2. Beowulf, ed. Friedrich Klaeber (Boston: D. C. Heath, 1922) 90-114. Hereafter cited parenthetically in the text.

3. The principle of différance has been used by poststructuralist scholars as the key concept to interpreting literary texts, although originally it was not confined to the domain of literature but systems of representation in general. This term was introduced by Jacques Derrida to include both spatial and temporal ideas of difference and deferral, respectively. The meaning of a text, according to Derrida, emerges from a 'play of differences' between its parts; this "play" is possible because a text consists of signs and because one sign differs from another.
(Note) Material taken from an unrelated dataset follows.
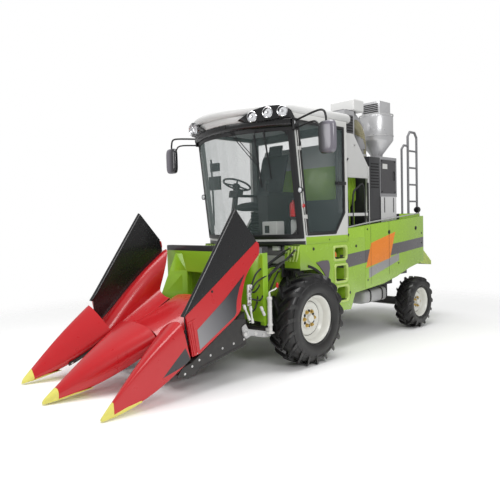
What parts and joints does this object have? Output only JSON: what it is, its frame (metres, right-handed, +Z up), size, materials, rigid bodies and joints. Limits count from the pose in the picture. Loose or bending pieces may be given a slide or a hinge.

The process of finding such a meaning is endlessly deferred because a sign that represents an object (in this case, the meaning) defers the appearance of this object. According to Derrida, ". . . this principle of difference, as the condition for signification, affects the totality of the sign, that is the sign as both signified and signifier. The signified is the concept, the ideal meaning; and the signifier is what Saussure calls the "image," the "physical imprint" of a material, physical--for example, acoustical--phenomenon . . . The signified concept is never present in and of itself, in a sufficient presence that would refer only to itself. Essentially and lawfully, every concept is inscribed in a chain or in a system within which it refers to the other, to other concepts by means of a systematic play of differences. Such a play, différance, is thus no longer simply a concept, but rather the possibility of conceptuality, of a conceptual process and system in general . . ." (125). Furthermore, referring to necessary plurality of meaning: ". . . we must conceive of a play inhich whoever loses wins, and in which one loses and wins on every turn . . . différance maintains our relationship with that which we necessarily misconstrue, and which exceeds the alternative of presence and absence" (131-32).